### [Short exercise]
The data below holds a line containing "amber.data.materials.append(amber_material())" and a line containing "cad_parts[node].hide_render = cad_parts[node].hide_viewport"; please quote exactly those two lines and every line between them, and nothing else.

┄┄┄┄┄┄

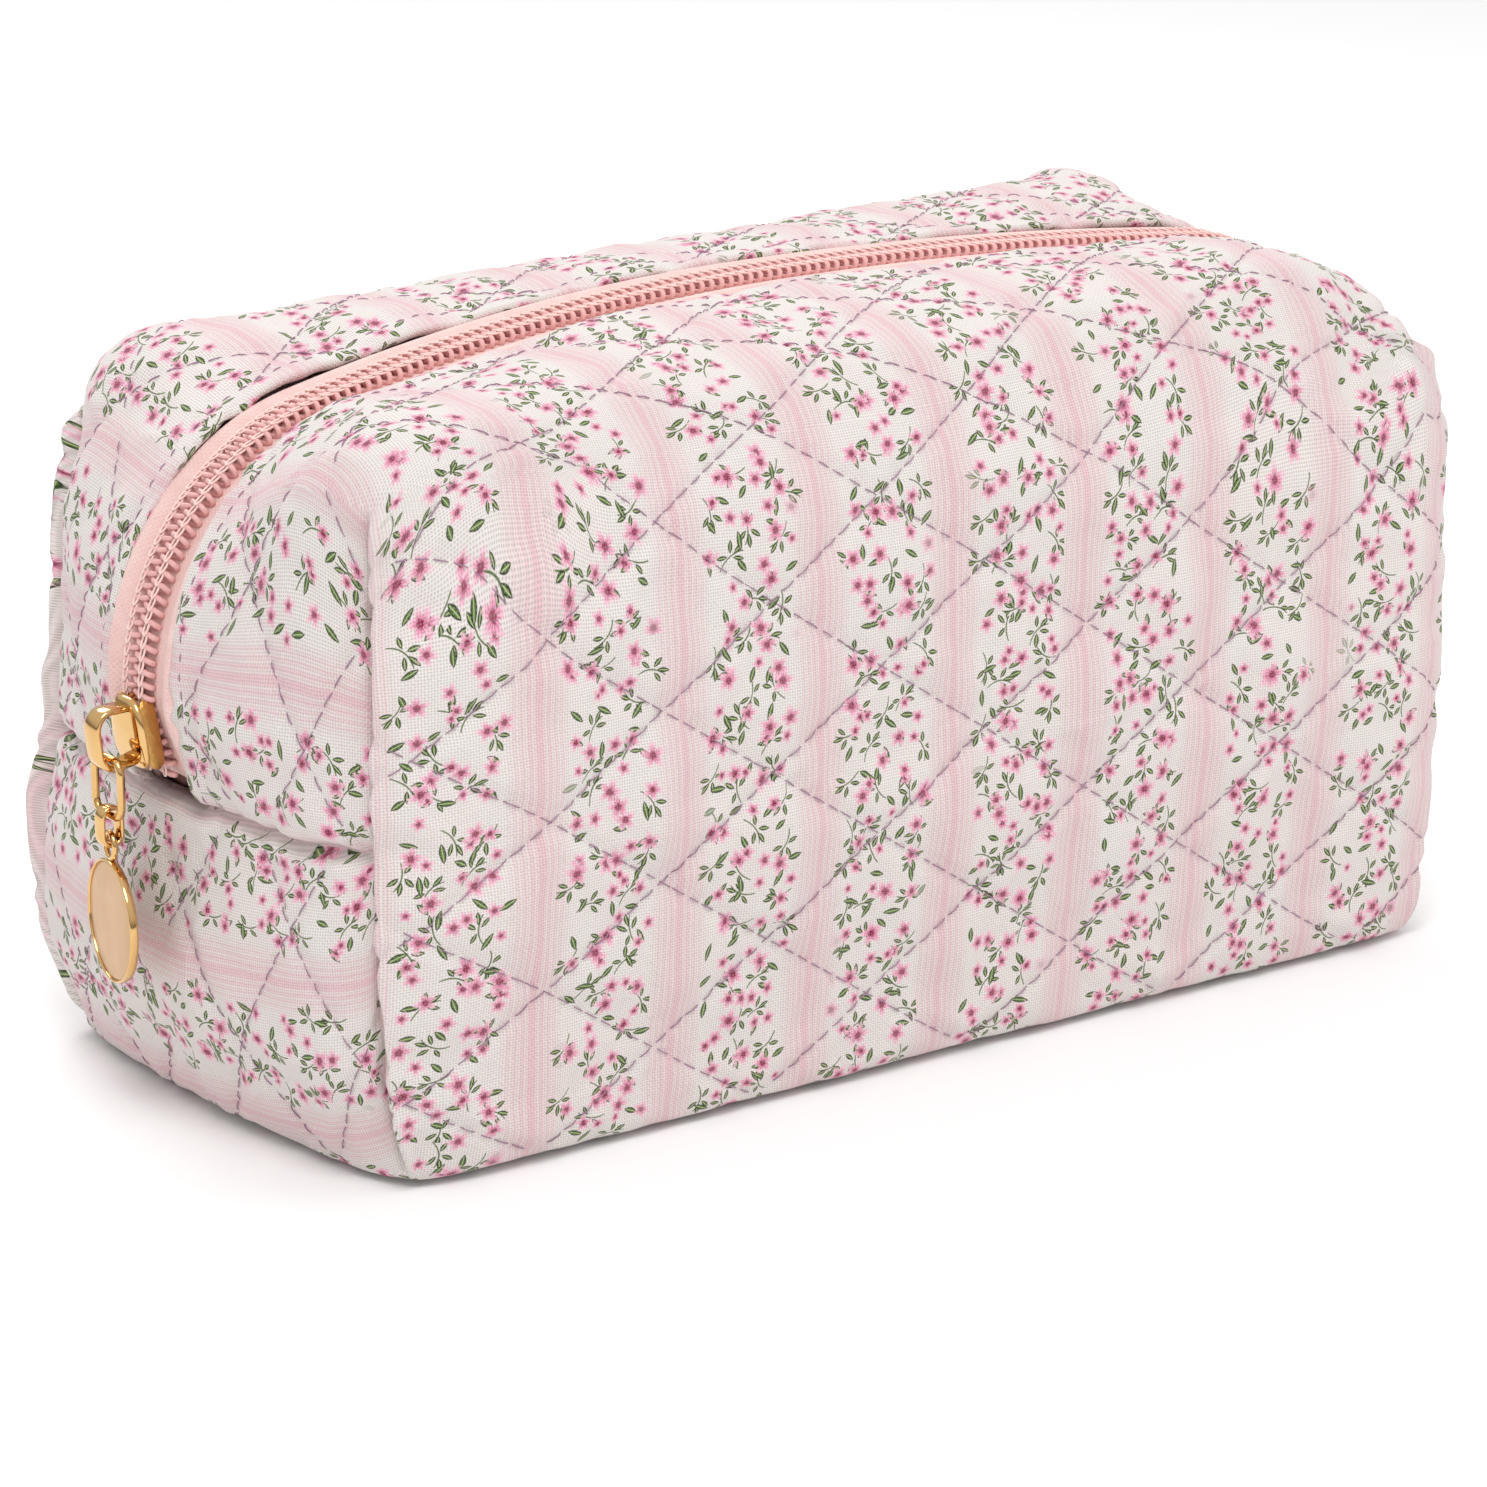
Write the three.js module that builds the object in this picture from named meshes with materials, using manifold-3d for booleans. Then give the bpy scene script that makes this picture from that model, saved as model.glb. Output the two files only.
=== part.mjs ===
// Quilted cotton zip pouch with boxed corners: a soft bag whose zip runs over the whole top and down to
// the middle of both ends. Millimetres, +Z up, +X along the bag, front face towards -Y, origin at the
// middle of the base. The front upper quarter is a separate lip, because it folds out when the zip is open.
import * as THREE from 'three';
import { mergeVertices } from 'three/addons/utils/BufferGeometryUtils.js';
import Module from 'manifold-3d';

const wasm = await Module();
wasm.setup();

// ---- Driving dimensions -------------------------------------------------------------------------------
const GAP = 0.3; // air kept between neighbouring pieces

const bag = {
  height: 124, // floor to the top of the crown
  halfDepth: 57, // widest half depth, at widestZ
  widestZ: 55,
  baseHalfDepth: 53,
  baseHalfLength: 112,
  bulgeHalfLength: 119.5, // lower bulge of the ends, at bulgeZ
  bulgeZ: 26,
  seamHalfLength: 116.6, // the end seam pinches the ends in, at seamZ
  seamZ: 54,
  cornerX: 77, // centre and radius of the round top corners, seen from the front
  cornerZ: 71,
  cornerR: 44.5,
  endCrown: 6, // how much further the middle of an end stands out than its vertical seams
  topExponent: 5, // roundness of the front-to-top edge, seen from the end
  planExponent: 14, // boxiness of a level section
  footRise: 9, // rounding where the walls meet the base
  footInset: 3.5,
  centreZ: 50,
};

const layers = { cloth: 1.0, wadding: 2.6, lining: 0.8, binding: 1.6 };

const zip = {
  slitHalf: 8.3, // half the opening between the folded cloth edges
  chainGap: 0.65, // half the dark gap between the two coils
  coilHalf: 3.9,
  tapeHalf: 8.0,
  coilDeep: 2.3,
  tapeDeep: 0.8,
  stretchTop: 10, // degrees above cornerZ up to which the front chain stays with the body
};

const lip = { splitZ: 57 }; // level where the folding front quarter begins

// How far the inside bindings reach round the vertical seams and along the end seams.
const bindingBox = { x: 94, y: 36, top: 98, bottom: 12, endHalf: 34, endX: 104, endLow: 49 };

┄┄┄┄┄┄

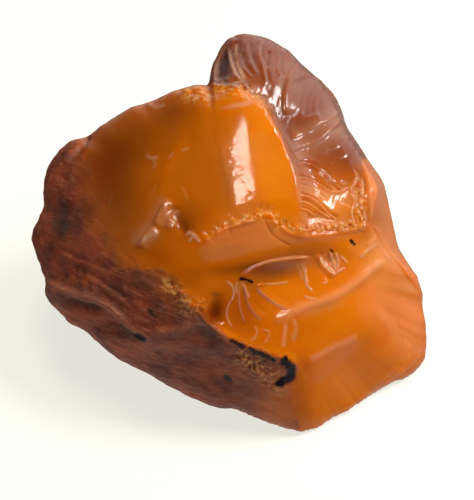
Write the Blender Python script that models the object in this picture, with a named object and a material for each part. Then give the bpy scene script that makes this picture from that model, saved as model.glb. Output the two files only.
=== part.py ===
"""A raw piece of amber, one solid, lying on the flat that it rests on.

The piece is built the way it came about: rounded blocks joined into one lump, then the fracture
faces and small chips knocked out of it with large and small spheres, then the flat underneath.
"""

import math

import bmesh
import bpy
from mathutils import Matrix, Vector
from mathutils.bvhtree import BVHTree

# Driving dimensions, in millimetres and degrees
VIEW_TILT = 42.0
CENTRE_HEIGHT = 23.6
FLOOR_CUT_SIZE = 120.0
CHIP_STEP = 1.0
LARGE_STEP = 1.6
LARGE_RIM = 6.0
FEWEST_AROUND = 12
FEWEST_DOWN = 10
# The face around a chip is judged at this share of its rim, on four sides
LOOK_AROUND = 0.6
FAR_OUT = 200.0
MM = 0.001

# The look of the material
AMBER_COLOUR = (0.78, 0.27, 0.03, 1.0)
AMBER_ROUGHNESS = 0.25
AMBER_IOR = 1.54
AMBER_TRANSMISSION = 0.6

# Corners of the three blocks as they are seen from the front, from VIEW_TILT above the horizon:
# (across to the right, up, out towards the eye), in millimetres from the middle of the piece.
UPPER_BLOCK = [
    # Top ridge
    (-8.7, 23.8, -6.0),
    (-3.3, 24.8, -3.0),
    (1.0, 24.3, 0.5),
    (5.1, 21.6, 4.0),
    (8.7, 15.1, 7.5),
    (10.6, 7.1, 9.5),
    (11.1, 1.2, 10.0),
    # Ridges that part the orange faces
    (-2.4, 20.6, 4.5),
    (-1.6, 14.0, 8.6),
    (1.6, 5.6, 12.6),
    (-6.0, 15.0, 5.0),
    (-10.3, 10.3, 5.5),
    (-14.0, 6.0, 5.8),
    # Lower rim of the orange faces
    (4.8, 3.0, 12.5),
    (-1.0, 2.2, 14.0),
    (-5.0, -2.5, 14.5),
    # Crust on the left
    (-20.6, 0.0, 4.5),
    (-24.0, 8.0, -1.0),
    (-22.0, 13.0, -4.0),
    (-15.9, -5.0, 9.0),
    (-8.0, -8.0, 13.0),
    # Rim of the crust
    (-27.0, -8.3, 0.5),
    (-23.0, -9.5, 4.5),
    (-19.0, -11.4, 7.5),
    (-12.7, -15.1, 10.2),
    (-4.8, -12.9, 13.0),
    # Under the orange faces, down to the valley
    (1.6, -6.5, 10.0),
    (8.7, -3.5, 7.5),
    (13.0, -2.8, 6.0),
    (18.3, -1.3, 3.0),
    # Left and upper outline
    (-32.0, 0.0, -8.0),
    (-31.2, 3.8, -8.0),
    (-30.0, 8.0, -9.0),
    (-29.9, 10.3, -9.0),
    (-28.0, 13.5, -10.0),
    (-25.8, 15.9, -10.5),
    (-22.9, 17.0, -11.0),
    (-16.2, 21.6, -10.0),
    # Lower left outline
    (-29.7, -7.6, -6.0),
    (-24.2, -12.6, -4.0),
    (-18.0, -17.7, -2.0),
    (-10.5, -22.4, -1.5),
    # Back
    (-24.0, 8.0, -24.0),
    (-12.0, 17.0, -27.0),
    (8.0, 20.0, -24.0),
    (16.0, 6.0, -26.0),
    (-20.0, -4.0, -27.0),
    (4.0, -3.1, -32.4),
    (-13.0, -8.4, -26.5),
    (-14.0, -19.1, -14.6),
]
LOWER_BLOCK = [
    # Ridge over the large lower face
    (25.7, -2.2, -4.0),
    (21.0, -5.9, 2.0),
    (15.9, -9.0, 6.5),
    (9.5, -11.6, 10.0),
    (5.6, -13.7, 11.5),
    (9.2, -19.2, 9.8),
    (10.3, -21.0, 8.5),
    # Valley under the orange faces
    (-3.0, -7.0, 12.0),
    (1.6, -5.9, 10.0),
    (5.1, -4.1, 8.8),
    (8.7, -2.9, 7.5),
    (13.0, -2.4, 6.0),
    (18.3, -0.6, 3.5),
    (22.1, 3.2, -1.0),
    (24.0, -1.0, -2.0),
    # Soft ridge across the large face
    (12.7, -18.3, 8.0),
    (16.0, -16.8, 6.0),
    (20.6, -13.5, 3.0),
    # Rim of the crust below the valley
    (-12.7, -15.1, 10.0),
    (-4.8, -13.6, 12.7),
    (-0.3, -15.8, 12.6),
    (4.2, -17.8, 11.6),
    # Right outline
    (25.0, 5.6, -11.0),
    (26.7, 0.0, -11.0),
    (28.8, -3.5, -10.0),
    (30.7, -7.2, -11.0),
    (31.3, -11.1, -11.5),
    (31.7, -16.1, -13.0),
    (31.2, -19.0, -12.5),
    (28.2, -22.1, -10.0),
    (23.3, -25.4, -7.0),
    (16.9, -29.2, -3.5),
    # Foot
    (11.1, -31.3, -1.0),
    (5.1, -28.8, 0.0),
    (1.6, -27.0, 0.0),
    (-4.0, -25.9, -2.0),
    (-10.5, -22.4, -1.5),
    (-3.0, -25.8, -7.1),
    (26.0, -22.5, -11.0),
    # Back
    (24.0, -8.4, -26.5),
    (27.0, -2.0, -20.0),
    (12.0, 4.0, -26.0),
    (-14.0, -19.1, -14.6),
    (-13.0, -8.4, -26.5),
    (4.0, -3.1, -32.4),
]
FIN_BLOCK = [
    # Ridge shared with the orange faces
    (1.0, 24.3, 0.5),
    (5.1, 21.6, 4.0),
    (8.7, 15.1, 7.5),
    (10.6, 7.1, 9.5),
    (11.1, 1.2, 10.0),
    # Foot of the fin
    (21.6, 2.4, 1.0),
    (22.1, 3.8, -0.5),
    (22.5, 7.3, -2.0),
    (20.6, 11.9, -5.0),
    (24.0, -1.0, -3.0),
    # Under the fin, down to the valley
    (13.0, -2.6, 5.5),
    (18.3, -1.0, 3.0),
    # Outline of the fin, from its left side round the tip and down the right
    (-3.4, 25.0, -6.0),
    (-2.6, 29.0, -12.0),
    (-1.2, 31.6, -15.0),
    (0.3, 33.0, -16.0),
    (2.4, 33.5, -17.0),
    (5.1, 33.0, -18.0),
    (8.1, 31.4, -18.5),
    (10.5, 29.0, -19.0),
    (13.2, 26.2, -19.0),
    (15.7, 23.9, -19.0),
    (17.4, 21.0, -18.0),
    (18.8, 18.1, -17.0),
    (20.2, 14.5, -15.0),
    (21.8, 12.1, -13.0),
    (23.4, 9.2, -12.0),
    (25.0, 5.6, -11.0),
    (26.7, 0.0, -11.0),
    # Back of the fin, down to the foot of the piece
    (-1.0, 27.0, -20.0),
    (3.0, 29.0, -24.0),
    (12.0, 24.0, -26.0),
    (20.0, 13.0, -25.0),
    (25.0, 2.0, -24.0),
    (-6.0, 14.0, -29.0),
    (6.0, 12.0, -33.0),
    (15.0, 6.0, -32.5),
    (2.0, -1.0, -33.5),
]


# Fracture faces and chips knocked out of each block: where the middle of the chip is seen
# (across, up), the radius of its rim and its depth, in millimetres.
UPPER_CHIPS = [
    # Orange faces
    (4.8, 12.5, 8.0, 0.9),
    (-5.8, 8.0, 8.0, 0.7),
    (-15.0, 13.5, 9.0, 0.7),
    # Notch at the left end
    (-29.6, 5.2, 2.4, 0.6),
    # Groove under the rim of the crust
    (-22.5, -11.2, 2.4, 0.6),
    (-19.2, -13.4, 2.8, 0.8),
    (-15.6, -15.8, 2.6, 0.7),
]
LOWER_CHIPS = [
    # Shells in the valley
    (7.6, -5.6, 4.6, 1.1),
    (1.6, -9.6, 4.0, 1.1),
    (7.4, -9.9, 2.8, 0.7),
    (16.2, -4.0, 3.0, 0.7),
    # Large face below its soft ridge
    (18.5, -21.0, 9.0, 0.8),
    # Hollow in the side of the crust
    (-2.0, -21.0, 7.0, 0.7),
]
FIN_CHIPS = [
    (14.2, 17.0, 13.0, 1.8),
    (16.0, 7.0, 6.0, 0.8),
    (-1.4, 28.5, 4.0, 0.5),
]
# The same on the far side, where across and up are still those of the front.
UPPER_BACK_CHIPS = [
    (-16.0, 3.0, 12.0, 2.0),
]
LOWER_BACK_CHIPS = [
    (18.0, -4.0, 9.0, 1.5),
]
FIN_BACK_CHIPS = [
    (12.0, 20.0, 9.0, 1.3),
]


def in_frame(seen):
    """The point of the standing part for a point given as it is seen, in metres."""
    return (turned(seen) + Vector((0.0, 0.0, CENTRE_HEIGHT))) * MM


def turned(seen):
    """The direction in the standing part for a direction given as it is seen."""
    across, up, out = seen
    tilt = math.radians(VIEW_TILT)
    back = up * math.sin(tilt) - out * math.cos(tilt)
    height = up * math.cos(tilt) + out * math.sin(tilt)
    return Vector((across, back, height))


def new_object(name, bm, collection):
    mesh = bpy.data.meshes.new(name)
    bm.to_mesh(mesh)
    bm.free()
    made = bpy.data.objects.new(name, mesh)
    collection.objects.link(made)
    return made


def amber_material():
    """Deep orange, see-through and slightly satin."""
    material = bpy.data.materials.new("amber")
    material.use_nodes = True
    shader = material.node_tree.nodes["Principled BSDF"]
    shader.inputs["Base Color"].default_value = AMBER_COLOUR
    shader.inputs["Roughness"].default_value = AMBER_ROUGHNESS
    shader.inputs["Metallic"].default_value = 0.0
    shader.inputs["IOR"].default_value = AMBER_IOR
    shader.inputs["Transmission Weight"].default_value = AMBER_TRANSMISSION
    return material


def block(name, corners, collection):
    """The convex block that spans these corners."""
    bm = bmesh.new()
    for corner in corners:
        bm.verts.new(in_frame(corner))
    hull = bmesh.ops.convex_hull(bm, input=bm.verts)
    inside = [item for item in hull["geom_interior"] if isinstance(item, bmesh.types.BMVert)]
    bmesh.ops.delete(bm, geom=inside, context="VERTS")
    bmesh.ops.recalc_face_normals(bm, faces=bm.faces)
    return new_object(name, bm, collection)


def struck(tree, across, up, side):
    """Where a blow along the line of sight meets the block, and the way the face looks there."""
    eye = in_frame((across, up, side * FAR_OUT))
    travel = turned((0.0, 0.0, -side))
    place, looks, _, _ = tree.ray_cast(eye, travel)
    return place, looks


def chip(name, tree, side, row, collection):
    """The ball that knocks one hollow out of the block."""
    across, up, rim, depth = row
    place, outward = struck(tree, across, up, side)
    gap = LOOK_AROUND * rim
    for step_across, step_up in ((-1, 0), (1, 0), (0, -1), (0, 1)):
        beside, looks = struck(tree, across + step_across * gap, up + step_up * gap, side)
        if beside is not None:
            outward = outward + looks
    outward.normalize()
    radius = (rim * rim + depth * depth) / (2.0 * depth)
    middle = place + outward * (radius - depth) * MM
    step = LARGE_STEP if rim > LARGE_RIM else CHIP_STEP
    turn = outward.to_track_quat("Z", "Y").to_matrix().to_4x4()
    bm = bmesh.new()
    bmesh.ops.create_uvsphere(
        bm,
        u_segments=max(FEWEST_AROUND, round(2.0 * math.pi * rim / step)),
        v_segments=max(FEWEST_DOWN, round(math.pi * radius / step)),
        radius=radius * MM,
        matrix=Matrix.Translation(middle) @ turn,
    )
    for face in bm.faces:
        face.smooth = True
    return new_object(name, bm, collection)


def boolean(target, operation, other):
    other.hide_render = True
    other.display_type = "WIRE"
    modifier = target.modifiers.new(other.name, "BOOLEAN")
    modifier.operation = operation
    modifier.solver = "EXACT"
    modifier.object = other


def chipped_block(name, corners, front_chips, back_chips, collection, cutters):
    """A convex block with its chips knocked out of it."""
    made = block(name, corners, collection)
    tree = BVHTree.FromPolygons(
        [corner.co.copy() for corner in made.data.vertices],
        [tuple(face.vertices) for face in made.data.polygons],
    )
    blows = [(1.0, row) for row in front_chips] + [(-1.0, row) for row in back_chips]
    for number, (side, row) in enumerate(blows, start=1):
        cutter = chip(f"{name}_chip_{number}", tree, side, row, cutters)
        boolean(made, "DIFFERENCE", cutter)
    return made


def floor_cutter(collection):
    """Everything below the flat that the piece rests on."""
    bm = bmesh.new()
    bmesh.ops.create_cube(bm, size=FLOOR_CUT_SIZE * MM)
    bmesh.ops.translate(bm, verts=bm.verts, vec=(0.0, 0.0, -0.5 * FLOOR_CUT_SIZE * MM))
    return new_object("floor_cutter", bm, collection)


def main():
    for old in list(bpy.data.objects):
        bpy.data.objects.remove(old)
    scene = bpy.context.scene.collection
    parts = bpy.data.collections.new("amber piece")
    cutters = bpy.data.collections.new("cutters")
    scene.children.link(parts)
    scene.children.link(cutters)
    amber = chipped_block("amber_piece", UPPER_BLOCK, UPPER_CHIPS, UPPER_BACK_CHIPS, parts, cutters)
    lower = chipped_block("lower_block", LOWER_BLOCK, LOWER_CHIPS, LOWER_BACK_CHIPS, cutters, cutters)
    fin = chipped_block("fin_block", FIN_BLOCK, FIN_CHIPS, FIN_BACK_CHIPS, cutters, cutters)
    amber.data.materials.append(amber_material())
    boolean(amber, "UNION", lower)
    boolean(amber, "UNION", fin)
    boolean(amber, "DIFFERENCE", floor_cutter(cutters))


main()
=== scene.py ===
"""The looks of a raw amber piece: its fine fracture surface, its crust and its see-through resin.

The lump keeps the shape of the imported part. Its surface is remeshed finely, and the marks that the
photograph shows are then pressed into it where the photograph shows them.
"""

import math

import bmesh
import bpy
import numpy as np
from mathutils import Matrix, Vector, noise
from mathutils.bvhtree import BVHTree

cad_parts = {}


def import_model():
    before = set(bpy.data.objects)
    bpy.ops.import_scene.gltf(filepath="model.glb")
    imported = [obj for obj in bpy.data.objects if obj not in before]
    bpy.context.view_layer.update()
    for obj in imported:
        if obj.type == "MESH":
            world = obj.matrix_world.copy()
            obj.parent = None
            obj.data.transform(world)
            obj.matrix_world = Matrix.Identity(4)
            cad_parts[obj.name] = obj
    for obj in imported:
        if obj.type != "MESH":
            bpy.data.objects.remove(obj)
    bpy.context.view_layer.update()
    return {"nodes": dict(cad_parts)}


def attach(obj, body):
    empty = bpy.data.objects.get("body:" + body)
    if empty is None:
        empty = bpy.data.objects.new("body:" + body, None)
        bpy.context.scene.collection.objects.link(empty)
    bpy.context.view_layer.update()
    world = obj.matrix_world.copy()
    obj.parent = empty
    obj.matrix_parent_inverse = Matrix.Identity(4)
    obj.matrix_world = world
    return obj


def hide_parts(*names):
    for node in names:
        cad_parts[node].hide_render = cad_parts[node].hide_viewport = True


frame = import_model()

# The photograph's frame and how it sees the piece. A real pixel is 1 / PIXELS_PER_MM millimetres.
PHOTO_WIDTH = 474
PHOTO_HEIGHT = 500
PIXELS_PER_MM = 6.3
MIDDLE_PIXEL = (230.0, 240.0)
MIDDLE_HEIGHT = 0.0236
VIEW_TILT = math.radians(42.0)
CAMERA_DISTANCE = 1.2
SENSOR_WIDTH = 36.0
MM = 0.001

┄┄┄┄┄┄

### [Task answer]
    amber.data.materials.append(amber_material())
    boolean(amber, "UNION", lower)
    boolean(amber, "UNION", fin)
    boolean(amber, "DIFFERENCE", floor_cutter(cutters))


main()
=== scene.py ===
"""The looks of a raw amber piece: its fine fracture surface, its crust and its see-through resin.

The lump keeps the shape of the imported part. Its surface is remeshed finely, and the marks that the
photograph shows are then pressed into it where the photograph shows them.
"""

import math

import bmesh
import bpy
import numpy as np
from mathutils import Matrix, Vector, noise
from mathutils.bvhtree import BVHTree

cad_parts = {}


def import_model():
    before = set(bpy.data.objects)
    bpy.ops.import_scene.gltf(filepath="model.glb")
    imported = [obj for obj in bpy.data.objects if obj not in before]
    bpy.context.view_layer.update()
    for obj in imported:
        if obj.type == "MESH":
            world = obj.matrix_world.copy()
            obj.parent = None
            obj.data.transform(world)
            obj.matrix_world = Matrix.Identity(4)
            cad_parts[obj.name] = obj
    for obj in imported:
        if obj.type != "MESH":
            bpy.data.objects.remove(obj)
    bpy.context.view_layer.update()
    return {"nodes": dict(cad_parts)}


def attach(obj, body):
    empty = bpy.data.objects.get("body:" + body)
    if empty is None:
        empty = bpy.data.objects.new("body:" + body, None)
        bpy.context.scene.collection.objects.link(empty)
    bpy.context.view_layer.update()
    world = obj.matrix_world.copy()
    obj.parent = empty
    obj.matrix_parent_inverse = Matrix.Identity(4)
    obj.matrix_world = world
    return obj


def hide_parts(*names):
    for node in names:
        cad_parts[node].hide_render = cad_parts[node].hide_viewport = True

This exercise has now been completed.